▸ What is required
Count every line in the data below where "scene" occurs, then state that number and nothing more.

▸ Exercise materials

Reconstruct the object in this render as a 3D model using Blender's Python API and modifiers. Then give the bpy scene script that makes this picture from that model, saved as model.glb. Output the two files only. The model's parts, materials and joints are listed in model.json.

--

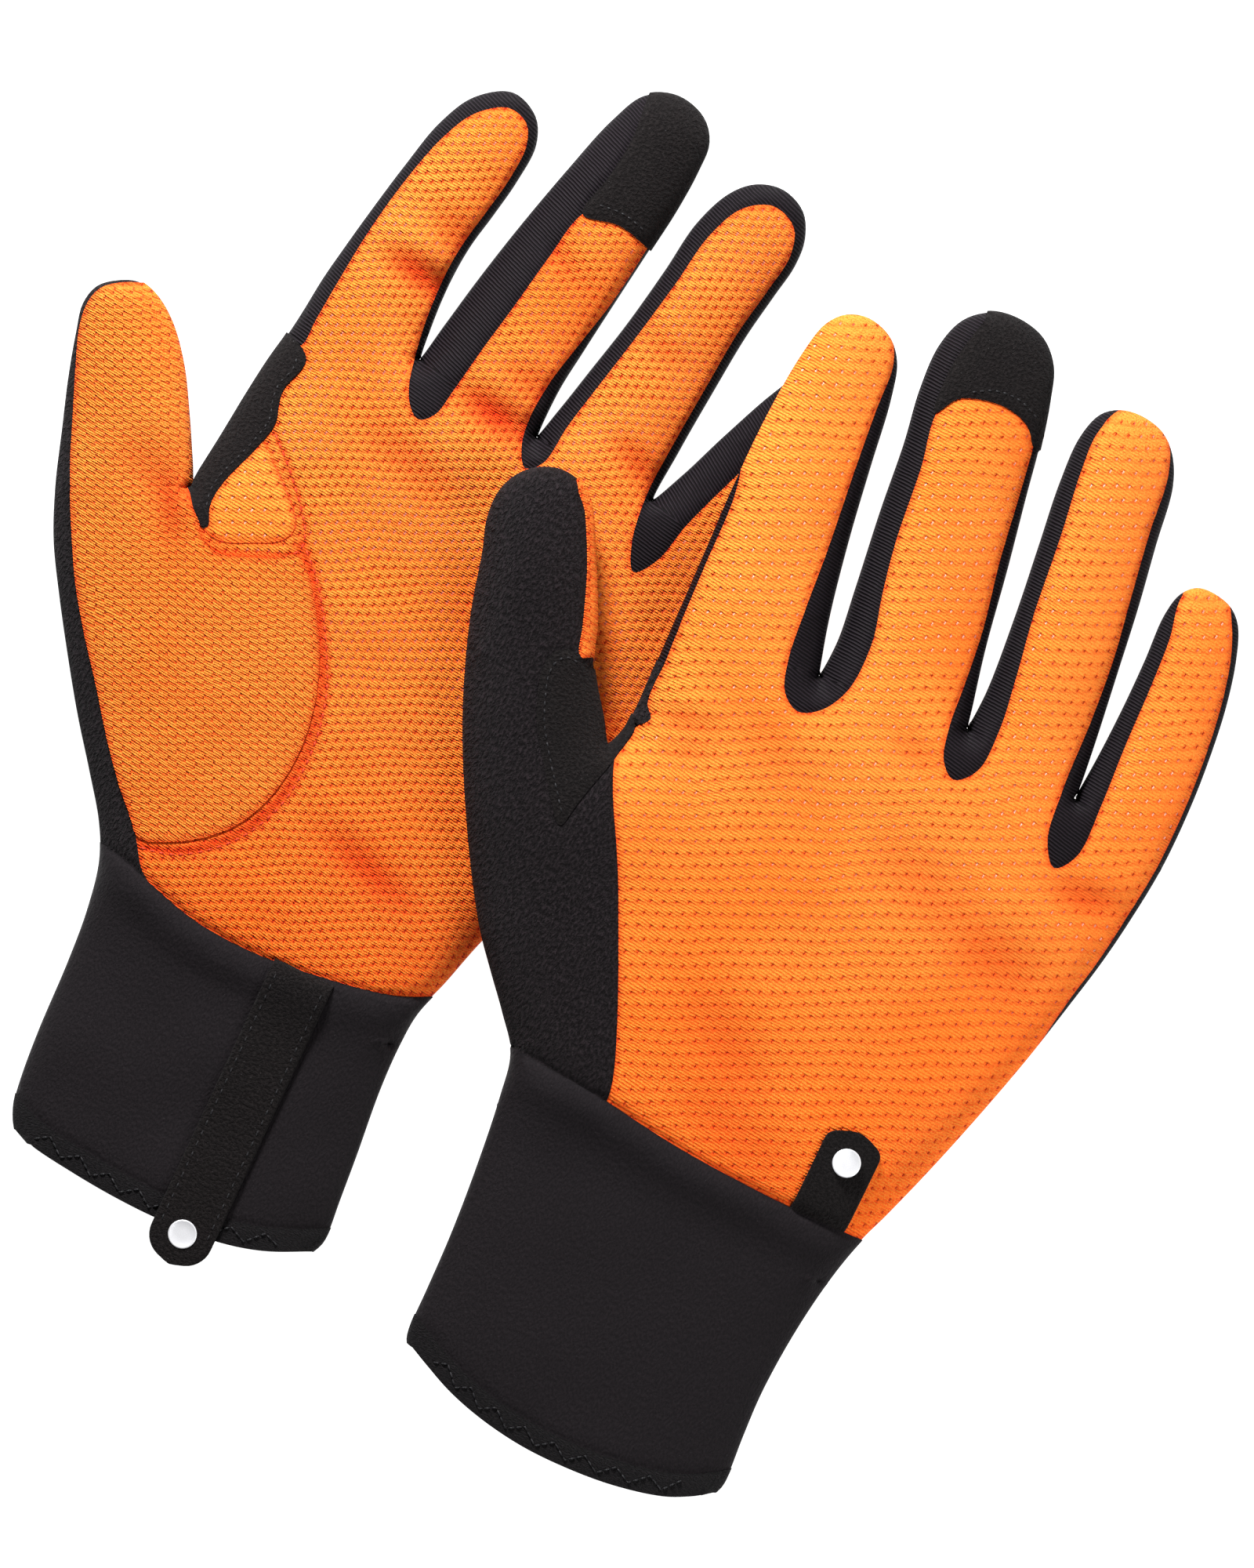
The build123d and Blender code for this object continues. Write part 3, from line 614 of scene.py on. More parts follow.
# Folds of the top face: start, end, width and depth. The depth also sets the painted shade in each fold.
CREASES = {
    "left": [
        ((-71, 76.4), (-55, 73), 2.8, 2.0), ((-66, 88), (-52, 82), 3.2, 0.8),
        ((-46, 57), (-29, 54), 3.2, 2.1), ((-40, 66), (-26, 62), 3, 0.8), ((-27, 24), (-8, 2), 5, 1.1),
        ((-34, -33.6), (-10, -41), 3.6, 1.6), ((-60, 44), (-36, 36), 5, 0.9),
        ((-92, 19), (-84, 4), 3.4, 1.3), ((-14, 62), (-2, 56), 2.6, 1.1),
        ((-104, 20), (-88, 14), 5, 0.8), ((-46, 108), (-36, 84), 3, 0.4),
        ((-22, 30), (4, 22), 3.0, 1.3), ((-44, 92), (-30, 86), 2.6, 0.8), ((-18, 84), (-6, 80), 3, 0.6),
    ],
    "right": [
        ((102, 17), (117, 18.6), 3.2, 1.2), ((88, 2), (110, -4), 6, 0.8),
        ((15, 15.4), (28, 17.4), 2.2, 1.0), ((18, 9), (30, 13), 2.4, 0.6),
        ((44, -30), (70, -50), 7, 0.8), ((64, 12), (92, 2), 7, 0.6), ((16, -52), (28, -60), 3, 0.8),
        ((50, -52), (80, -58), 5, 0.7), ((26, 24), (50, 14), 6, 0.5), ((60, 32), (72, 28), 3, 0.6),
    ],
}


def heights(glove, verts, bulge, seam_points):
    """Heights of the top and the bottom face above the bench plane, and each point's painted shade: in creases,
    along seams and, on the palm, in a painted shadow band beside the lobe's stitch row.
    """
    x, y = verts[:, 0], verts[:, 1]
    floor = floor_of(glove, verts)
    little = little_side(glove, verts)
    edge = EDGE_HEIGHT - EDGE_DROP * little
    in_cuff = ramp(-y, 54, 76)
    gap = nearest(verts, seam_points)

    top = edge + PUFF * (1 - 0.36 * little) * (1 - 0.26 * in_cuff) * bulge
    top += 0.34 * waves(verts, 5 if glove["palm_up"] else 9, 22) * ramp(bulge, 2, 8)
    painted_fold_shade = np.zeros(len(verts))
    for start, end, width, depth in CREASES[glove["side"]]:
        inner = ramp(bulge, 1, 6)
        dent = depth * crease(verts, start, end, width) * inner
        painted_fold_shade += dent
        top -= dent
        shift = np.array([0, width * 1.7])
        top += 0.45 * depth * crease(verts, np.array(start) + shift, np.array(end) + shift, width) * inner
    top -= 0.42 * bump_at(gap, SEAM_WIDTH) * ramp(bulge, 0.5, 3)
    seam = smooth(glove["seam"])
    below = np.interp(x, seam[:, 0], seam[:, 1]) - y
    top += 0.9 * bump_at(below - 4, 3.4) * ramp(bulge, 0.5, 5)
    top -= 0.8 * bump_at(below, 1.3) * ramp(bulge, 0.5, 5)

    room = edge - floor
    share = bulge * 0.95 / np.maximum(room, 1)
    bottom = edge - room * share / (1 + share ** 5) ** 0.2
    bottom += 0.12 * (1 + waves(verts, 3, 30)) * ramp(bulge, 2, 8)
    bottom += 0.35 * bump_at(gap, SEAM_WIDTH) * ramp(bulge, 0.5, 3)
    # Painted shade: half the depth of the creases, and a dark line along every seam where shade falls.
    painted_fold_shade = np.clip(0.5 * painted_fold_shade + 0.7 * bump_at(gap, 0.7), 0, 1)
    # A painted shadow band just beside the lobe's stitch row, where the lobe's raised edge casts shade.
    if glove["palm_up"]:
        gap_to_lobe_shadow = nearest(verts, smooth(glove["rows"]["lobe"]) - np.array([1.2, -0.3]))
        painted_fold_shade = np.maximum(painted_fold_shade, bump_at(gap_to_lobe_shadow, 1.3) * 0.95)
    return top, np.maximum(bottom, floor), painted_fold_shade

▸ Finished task
2